Given that there is also an increasing trend of lower critical thinking in the western world, it makes it so much easier for people to be manipulated at the click of a button. No more need for a conspiracy, just a decent bot farm and some well-trained AI language models.

Sorry – my paranoia is peaking, back to content marketing…

For commercial purposes, generating mediocre click-bait and studding it with AI-generated photos all of a sudden makes content generation an automatic process that only requires minor editorial control, leaving firms (and agencies) free to literally swamp the already swampy internet with completely auto-generated sewage.

Oddly enough, the root-cause of this potentially coming to pass all comes down to another form of deep-learning: search algorithms, search ranking and social media recommendation algorithms.

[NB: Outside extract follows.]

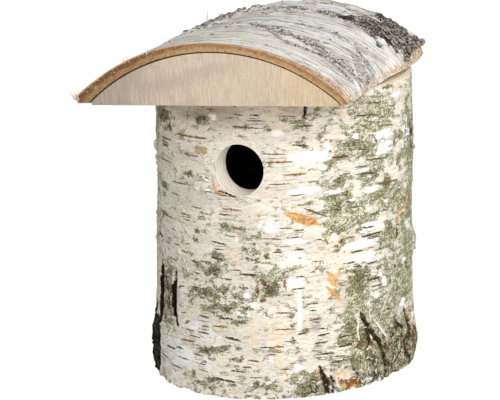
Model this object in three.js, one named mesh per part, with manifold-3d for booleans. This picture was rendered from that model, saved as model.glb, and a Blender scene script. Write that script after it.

If content discovery wasn’t so insanely valuable for businesses, and search didn’t promote the use of timely and increasingly throw-away content, but instead found a way to enforce some kind of editorial control over what it is recommending, then we may be able to bypass the festering cesspool we’re slowly turning the internet into.

Of course, someone will come along and create an AI to enable editorial control – something that it looks like Twitter was actively developing before the Musk takeover.

I mean, ultimately a machine (directed by a human intellect) will be telling swathes of people what to think, buy, and believe, and we’ll have real problems as individuals judging what is trustworthy, because so much of it isn’t.